┏━━
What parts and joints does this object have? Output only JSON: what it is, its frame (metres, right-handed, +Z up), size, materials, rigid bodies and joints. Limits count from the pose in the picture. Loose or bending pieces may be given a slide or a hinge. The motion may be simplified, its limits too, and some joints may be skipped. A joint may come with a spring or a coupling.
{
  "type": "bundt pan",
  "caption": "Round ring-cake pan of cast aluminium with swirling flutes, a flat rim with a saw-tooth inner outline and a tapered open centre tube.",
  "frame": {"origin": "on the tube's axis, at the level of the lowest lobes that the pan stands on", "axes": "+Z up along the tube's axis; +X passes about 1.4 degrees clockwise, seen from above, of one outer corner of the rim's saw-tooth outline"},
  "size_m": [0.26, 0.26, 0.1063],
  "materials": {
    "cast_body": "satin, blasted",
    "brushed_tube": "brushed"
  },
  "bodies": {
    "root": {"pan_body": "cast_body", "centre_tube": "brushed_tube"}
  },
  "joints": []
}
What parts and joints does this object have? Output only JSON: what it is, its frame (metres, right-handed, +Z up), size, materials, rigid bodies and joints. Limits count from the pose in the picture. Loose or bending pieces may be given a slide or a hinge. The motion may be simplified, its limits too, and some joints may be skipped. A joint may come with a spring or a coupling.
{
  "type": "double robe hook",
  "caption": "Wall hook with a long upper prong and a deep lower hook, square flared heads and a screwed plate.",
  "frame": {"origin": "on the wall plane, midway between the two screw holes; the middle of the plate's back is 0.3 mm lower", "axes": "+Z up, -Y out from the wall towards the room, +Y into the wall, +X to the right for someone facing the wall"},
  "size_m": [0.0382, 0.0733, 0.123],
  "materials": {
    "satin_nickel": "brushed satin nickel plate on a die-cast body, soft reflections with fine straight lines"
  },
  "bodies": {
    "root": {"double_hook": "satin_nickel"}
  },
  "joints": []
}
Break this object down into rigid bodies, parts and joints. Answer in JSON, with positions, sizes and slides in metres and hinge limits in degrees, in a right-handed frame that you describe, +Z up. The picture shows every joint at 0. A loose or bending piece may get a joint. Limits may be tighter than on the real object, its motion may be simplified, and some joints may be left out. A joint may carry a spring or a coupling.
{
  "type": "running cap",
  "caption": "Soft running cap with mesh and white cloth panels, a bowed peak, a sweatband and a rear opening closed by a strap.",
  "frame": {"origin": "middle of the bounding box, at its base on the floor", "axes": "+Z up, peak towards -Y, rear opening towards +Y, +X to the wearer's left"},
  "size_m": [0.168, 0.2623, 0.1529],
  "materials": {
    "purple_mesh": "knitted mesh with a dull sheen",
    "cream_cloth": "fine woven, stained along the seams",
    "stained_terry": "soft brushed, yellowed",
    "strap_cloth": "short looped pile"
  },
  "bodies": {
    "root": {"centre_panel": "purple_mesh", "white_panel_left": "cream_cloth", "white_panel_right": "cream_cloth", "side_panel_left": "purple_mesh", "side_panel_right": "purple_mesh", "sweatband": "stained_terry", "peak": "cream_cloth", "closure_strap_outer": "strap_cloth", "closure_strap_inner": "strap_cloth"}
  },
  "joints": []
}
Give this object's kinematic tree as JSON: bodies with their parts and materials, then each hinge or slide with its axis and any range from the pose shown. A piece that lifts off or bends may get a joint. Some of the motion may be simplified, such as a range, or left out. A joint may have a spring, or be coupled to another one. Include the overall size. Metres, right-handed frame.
┗━━
Exercise goal »
Gather every line containing the word "into" and copy it.

Solved problem »
  "frame": {"origin": "on the wall plane, midway between the two screw holes; the middle of the plate's back is 0.3 mm lower", "axes": "+Z up, -Y out from the wall towards the room, +Y into the wall, +X to the right for someone facing the wall"},
Break this object down into rigid bodies, parts and joints. Answer in JSON, with positions, sizes and slides in metres and hinge limits in degrees, in a right-handed frame that you describe, +Z up. The picture shows every joint at 0. A loose or bending piece may get a joint. Limits may be tighter than on the real object, its motion may be simplified, and some joints may be left out. A joint may carry a spring or a coupling.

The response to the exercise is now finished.